#### SUPPLIED RECORDS ####

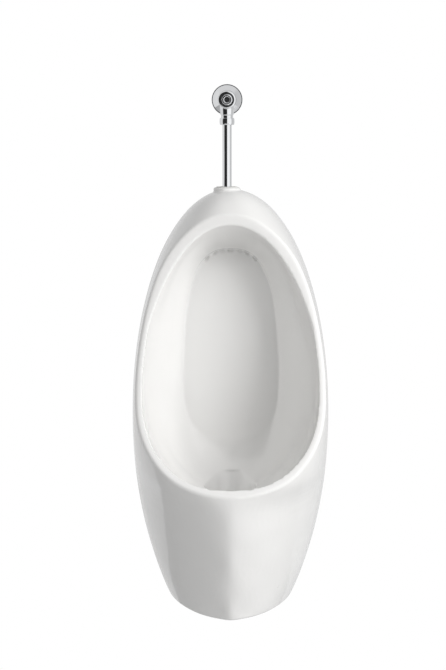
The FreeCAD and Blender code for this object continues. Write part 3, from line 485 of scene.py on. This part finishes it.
class Workshop:
    """Makes and shapes meshes with Blender's edit mode tools and modifiers."""

    @staticmethod
    def take(piece: bpy.types.Object) -> None:
        """Makes a piece the only one selected, and the active one."""
        bpy.ops.object.select_all(action="DESELECT")
        piece.select_set(True)
        bpy.context.view_layer.objects.active = piece

    @staticmethod
    def apply(piece: bpy.types.Object, kind: str, **settings: object) -> None:
        """Adds one modifier with its settings and applies it."""
        Workshop.take(piece)
        modifier = piece.modifiers.new(kind.lower(), kind)
        for name, setting in settings.items():
            setattr(modifier, name, setting)
        bpy.ops.object.modifier_apply(modifier=modifier.name)

    @staticmethod
    def merge(piece: bpy.types.Object) -> None:
        """Joins a piece's doubled corners and turns its faces outwards."""
        Workshop.take(piece)
        bpy.ops.object.mode_set(mode="EDIT")
        bpy.ops.mesh.select_all(action="SELECT")
        bpy.ops.mesh.remove_doubles(threshold=DOUBLED_MM * MM)
        bpy.ops.mesh.normals_make_consistent(inside=False)
        bpy.ops.object.mode_set(mode="OBJECT")

    @staticmethod
    def shade(piece: bpy.types.Object, crease: float) -> None:
        """Shades a piece smooth, apart from edges that turn by more than a crease in degrees."""
        Workshop.take(piece)
        bpy.ops.object.shade_smooth_by_angle(angle=math.radians(crease))

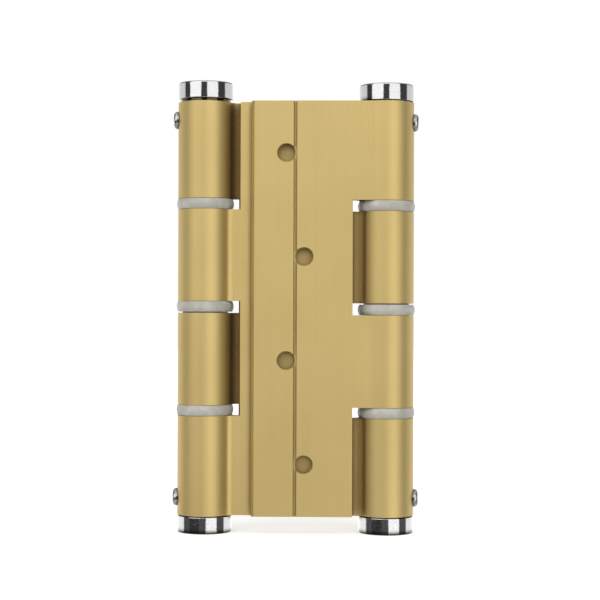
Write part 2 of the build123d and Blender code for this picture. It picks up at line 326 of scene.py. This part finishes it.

####

• [GIVEN PROBLEM]: Please reproduce exactly the lines above, beginning with the first and ending with the line that contains "and shapes meshes", and include nothing outside that range.

• [EXERCISE ANSWER]:
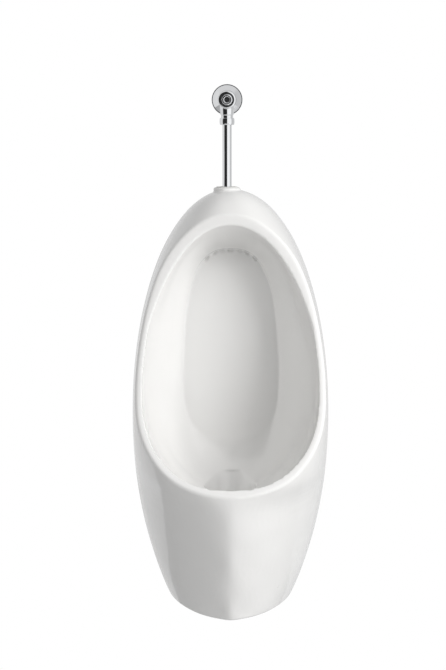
The FreeCAD and Blender code for this object continues. Write part 3, from line 485 of scene.py on. This part finishes it.
class Workshop:
    """Makes and shapes meshes with Blender's edit mode tools and modifiers."""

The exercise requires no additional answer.